Qui è però successo l’imprevisto. La mobilitazione e l’entusiasmo ha fatto sì che Pisapia conquistasse addirittura il primo turno, peraltro con una posizione di netto vantaggio rispetto alla Moratti. A questo punto, gli elettori di centrosinistra sono stati galvanizzati dalla propria profezia che si è più che avverata. Anche le aspettative pessimistiche di quelli di centrodestra si sono realizzate e mentre alcuni di loro provavano a correre ai ripari, altri hanno rinunciato definitivamente alla contesa. Ma la cosa più importante è successa tra le fila dei non schierati. Questi hanno interpretato il risultato del primo turno come un segnale inequivocabile di una svolta. C’era un cambiamento in atto e molti di loro non l’avevano capito. A questo punto la cosa più facile è stata per loro quella di accodarsi al prospettiva di vittoria e cambiamento più credibile: se un candidato si è dimostrato vincente, non c’è nessuna ragione perché non lo sia ancora dopo quindici giorni, e se l’hanno votato in tanti ci sarà qualcosa nella sua candidatura di positivo per tutti che forse personalmente non ho ancora messo a fuoco, ma sulla quale sono pronto a scommettere. E lo stesso meccanismo che induce gli investitori sui mercati finanziari a comprare i titoli che si apprezzano e sui quali hanno già scommesso in molti, quelli che già manifestano un trend positivo, amplificandone la tendenza fino a volte a generare una bolla (price-to-price feedback).

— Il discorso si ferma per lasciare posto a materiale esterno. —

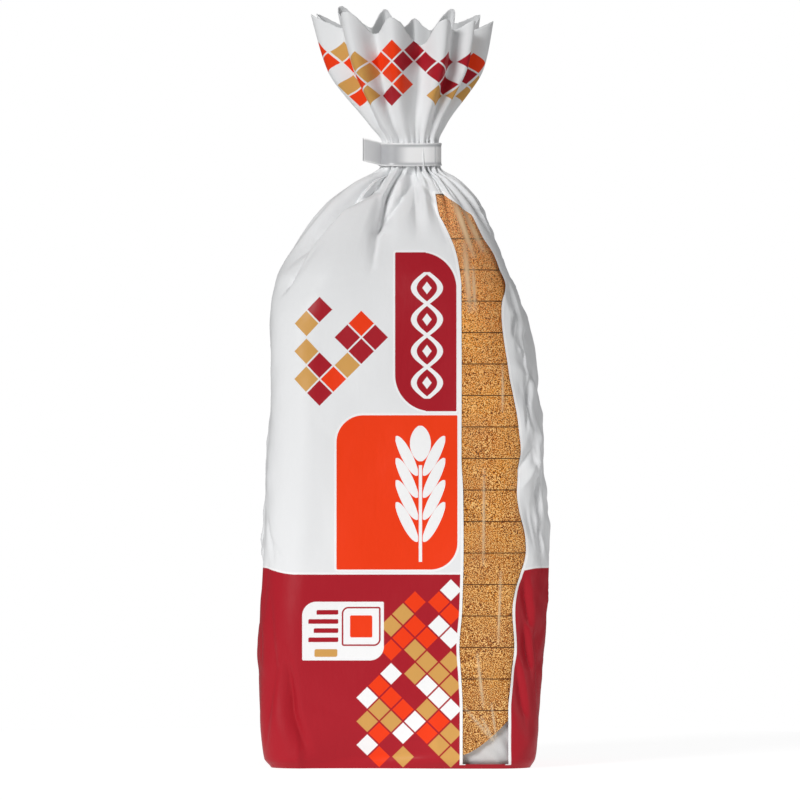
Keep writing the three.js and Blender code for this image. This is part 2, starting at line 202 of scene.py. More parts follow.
creases = [  # u and z along the path, depth (a ridge is below 0), half width on its left and on its right
    (((-40, 150), (-22, 134)), 0.4, 10, 10), (((-36, 118), (-30, 88)), 0.4, 9, 9),
    (((-44, 190), (-24, 166)), 0.5, 9, 9), (((-12, 214), (-38, 204)), 0.7, 5, 12),
    (((-52, 206), (-36, 226)), 0.8, 6, 3), (((3, 214), (20, 222)), 0.5, 7, 4),
    (((50, 206), (55, 190)), 1.2, 3, 3), (((49, 197), (53, 190)), -0.5, 2.4, 2.6),
    (((56, 184), (70, 188)), 0.9, 3, 7), (((54, 196), (50.5, 185)), 1.8, 1.5, 3),
    (((51.5, 183), (56, 177), (57, 162)), -0.9, 2, 2), (((56.6, 178), (56.6, 148)), 1.9, 1.4, 2.4),
    (((60, 169), (56, 154)), 1.8, 3, 3), (((54.5, 158), (53.5, 145)), 1.4, 1.6, 2),
    (((57, 137), (49, 126)), 2.0, 3, 5), (((61, 132), (51, 120)), -1.6, 2.5, 3),
    (((62.8, 131), (63, 85)), 1.7, 1.4, 1.8), (((64, 113), (62.6, 98)), 1.6, 3, 2.4),
    (((57, 186), (60, 160)), -0.9, 3, 2), (((61, 186), (64, 164)), 1.1, 3, 5),
    (((56, 142), (63, 112)), 1.2, 2, 6), (((64, 150), (60, 124)), -0.9, 2, 3),
    (((63, 132), (62, 106)), 1.8, 2, 7), (((59, 112), (66, 90)), -1.0, 3, 2),
    (((54, 112), (58, 92)), 0.9, 2, 5), (((68, 140), (70, 96)), 1.0, 4, 4),
    (((52, 82), (57, 60)), 2.8, 3, 7), (((60, 60), (66, 20)), 0.9, 6, 3),
    (((53, 62), (58, 42)), 2.8, 3, 7), (((49, 46), (54, 22)), 2.5, 3, 7),
    (((-59, 76), (-57, 44), (-64, 8)), 1.5, 4, 8), (((-62, 90), (-66, 62)), 0.8, 6, 6),
    (((-65, 106), (-57, 88)), 1.2, 2.2, 3), (((-60, 98), (-51, 87)), 0.8, 2, 3),
    (((-50, 46), (-47, 24), (-41, 8)), 4.2, 4, 11), (((-8, 26), (22, 12)), 0.7, 8, 8),
    (((-44, 30), (-14, 18)), 0.5, 9, 5),
]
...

Una dinamica di questo tipo spiegherebbe il perché della larga affermazione di Pisapia anche al secondo turno e soprattutto di quella di De Magistris, dove l’effetto sorpresa al primo turno potrebbe aver contato ancora di più, in una situazione di complessiva delegittimazione dei partiti maggiori. E l’effetto “slavina” (o la bolla) ne è stata la conseguenza.
Ovviamente tutto questo, può spiegare il margine dell’affermazione e la parziale sorpresa. Ma prima e oltre gli animal spirits ce una cosa più semplice: la legge della democrazia. Chi fa male va a casa e viene rimpiazzato da chi offre l’alternativa più convincente e credibile. O da quella che nel dato momento appare tale.